The cabin sits on a steep Albemarle mountainside under a tall forest canopy. It was built in West Virginia, probably in the early 1800s; it was moved here in the 1970s, reconstructed and updated with basic conveniences like plumbing. Its owners used it only a few weeks per year as a vacation spot.

Then, on a cold day in 2013, Joe Chipuk and Sara Szmania drove up the steep, switchbacking driveway. They’d relocated to Charlottesville and had noticed the property as soon as it entered the market. “It was pretty clear it was a special place,” says Szmania.

They loved the solitude of the mountaintop perch and the sense of palpable history embodied in the house. Yet they also knew they’d have to make some changes if this were to be a full-time dwelling, and those changes would have to start literally from the ground up. “Everything outside was quite steep,” says Szmania. There was virtually no usable outdoor space because of the slope.

A materials palette that is local in spirit and fact was used to transform a mountainside Albemarle cabin into a full-time dwelling: Bluestone paves the patio, while walls, created with rocks from the site itself, support new grassy terraces that aren’t lawns so much as modest moments of green that contrast with the mature forest floor. Photo: Bill Mauzy

Bill Mauzy of Waterstreet Studio helped them to develop ideas about the transformations that were needed: more parking and better turnaround space for cars, sitting and dining areas near the house, a path approaching the front porch and storage for firewood and tools. “It was about designing it to be beautiful, but also practical,” says Chipuk—“making sure it felt like it should be here.”

A suburban-style lawn clearly wouldn’t be appropriate, and pavement needed to be kept to a minimum. The driveway itself presented challenges: No gravel or concrete trucks could make it to the top during construction.

All these constraints led to a materials palette that is local in spirit and fact, and ultimately very appropriate to the character of the site and cabin. Dry-stacked stone walls create terraces; bluestone paves the patio; mulch and gravel paths blend with the surroundings.

Photo: Bill Mauzy

“One of the important things was to create a sense of transition from domestic spaces to forest,” says Mauzy. “Before, the forest came right up to the cabin. On three sides, we pushed the forest edge back, being careful to keep certain trees.”

Szmania had an idea for what became the key outdoor living space: a sitting area on the side where the house’s fieldstone chimney towers overhead. “I’ve always been enamored of the chimney,” she says, adding that its natural texture is a contrast with the angular modern spaces in which she’d lived before. She and Chipuk had a favorite hike when they first came to Virginia, which ended at a lone chimney in the ruins of a homestead.

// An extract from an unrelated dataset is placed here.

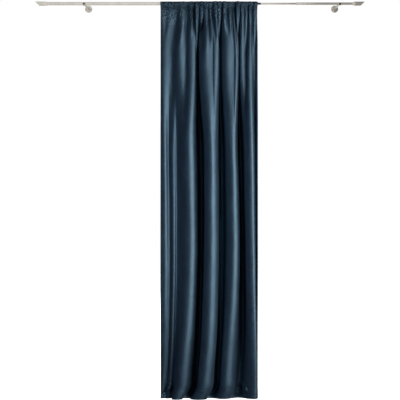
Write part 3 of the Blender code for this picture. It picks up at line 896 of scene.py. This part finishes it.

In that spirit, she conceived of a second chimney, opposite and mirroring the first, to suggest a place where a summer kitchen had once stood, then burned down. The fireplace in this chimney would heat the seating area, and it would be paved with long rectangular sandstone pavers, to mimic wooden floor planks. Seating and the coffee table here are made as simply as can be, from stacked wooden pallets.

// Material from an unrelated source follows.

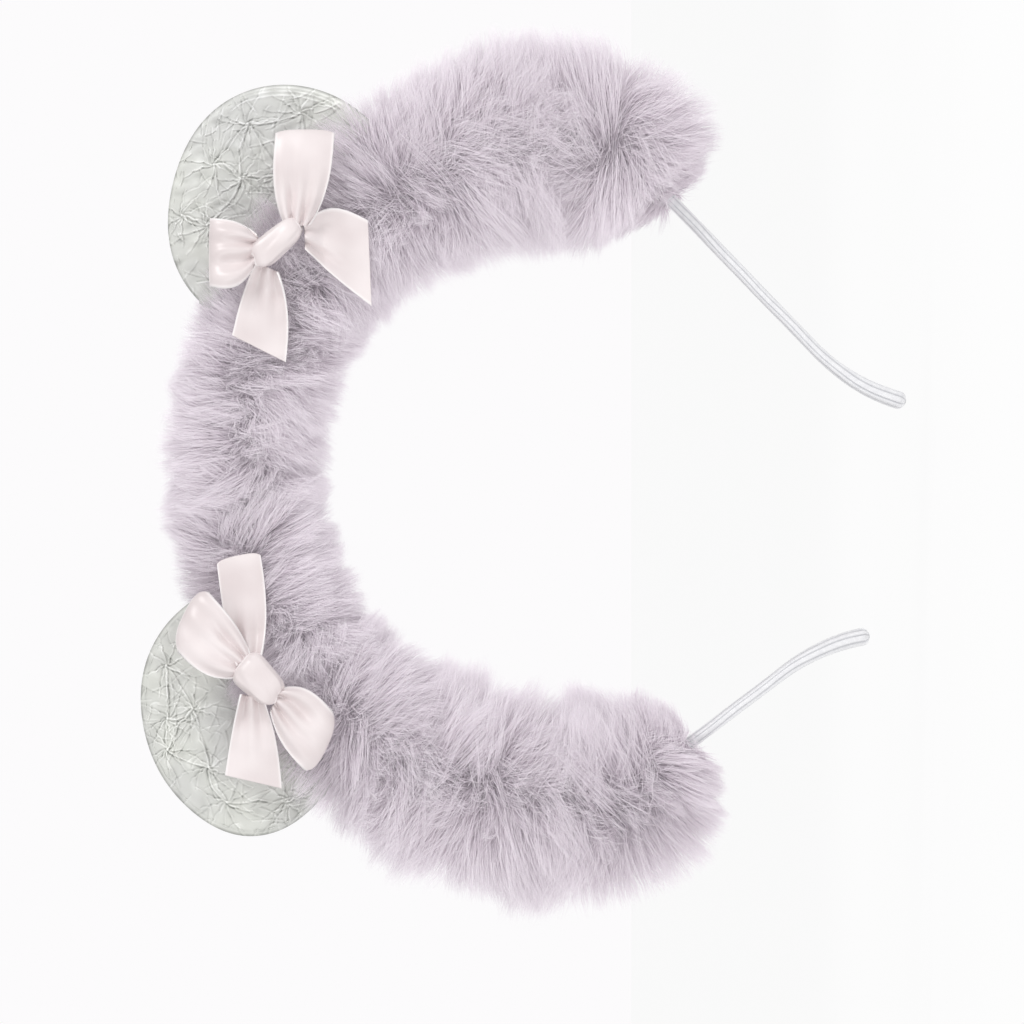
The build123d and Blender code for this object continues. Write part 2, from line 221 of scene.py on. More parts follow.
def srgb(*colour):
    """Red, green and blue from 0-255 screen values, as the shader's linear numbers."""
    screen = np.array(colour) / 255.0
    linear = np.where(screen <= 0.04045, screen / 12.92, ((screen + 0.055) / 1.055) ** 2.4)
    return (*linear.tolist(), 1.0)


# Where a Mix node keeps its factor, its two colours and its mixed colour
MIX_INPUTS, MIX_OUTPUT = (0, 6, 7), 2


class Shader:
    """A node material built up from short calls."""

    def __init__(self, name, **constants):
        self.material = bpy.data.materials.new(name)
        self.material.use_nodes = True
        self.tree = self.material.node_tree
        self.principled = self.tree.nodes["Principled BSDF"]
        for socket, value in constants.items():
            self.principled.inputs[socket.replace("_", " ")].default_value = value

    def node(self, kind, **settings):
        made = self.tree.nodes.new("ShaderNode" + kind)
        for key, value in settings.items():
            if key in made.inputs:
                made.inputs[key].default_value = value
            else:
                setattr(made, key, value)
        return made

    def link(self, source, target):
        self.tree.links.new(source, target)

    def place(self):
        """The object's own coordinates, so that a pattern stays on the piece."""
        return self.node("TexCoord").outputs["Object"]

    def noise(self, scale, detail=3.0, vector=None):
        texture = self.node("TexNoise", Scale=scale, Detail=detail)
        self.link(vector or self.place(), texture.inputs["Vector"])
        return texture.outputs["Fac"]

    def number(self, label):
        return self.node("Attribute", attribute_name=label).outputs["Fac"]

    def ramp(self, value, *stops):
        """Colours by value; each stop is (position, colour)."""
        ramp = self.node("ValToRGB")
        elements = ramp.color_ramp.elements
        while len(elements) < len(stops):
            elements.new(0.5)
        for element, (position, colour) in zip(elements, stops):
            element.position = position
            element.color = colour
        self.link(value, ramp.inputs["Fac"])
        return ramp.outputs["Color"]

    def mix(self, first, second, share, how="MIX"):
        """Blends two colours; each input is a constant or another node's output."""
        mixed = self.node("Mix", data_type="RGBA", blend_type=how)
        for place, value in zip(MIX_INPUTS, (share, first, second)):
            if isinstance(value, (tuple, float)):
                mixed.inputs[place].default_value = value
            else:
                self.link(value, mixed.inputs[place])
        return mixed.outputs[MIX_OUTPUT]

    def colour(self, source):
        self.link(source, self.principled.inputs["Base Color"])

    def tint(self, source, cloud, dark, light):
        """Colours the surface, unevenly by a cloud of two pale tints."""
        tints = self.ramp(cloud, (0.35, dark), (0.65, light))
        self.colour(self.mix(source, tints, 1.0, "MULTIPLY"))

    def bump(self, height, strength, distance):
        bump = self.node("Bump", Strength=strength, Distance=distance)
        self.link(height, bump.inputs["Height"])
        self.link(bump.outputs["Normal"], self.principled.inputs["Normal"])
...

Masons from Lithic Construction built the new chimney to reflect the antiquated style of the old, with more mortar than is typically used nowadays.

They also engineered serious stone walls, pulling many rocks from the site itself. “A lot of the rock, especially larger pieces, were repurposed from the site,” says Mauzy. “We wanted to use native material.”

These support new grassy terraces. They aren’t lawns so much as modest moments of green at ground level that contrast with the mature forest floor. They are planted with native creeping red fescue that’s soft underfoot and, left unmowed, grows into low shaggy humps.

“The plantings emphasize the use of natives,” says Mauzy. “All the plants have the feel of plants you would find in the forest.” They also need to be wildlife-resistant and shade-loving, and they can’t be water-hungry, because there isn’t enough water pressure to irrigate on a site as elevated as this.

Rhododendrons, ferns, fothergilla, witch hazel, Virginia sweetspire, blue zinger sedge and epimedium—installed and maintained by J.W. Townsend—are some of the species that fill out the landscape around the house: around the dining patio, along stone walls and steps and lining parking areas.

Upslope from the house, with a stone wall to create a boundary, is a small barn built by Frank Joseph from salvaged timbers and other elements. “Frank is the pure artist,” says Chipuk, as Szmania shows Joseph’s pen drawing for the little building, which includes sketches of the old local structures that supplied the materials. Its salvaged door still includes a small cat door cut into the bottom.

“The base of the small barn is a wedge; the terrace wall zigzags around it,” says Szmania. “It’s an exchange of ideas and angles.”

The couple have been enjoying the way their landscape now invites them outside, allows more light into the house and connects them with the surroundings year-round. “The aim was to enjoy all the seasons,” says Szmania, “and let nature be part of the equation.”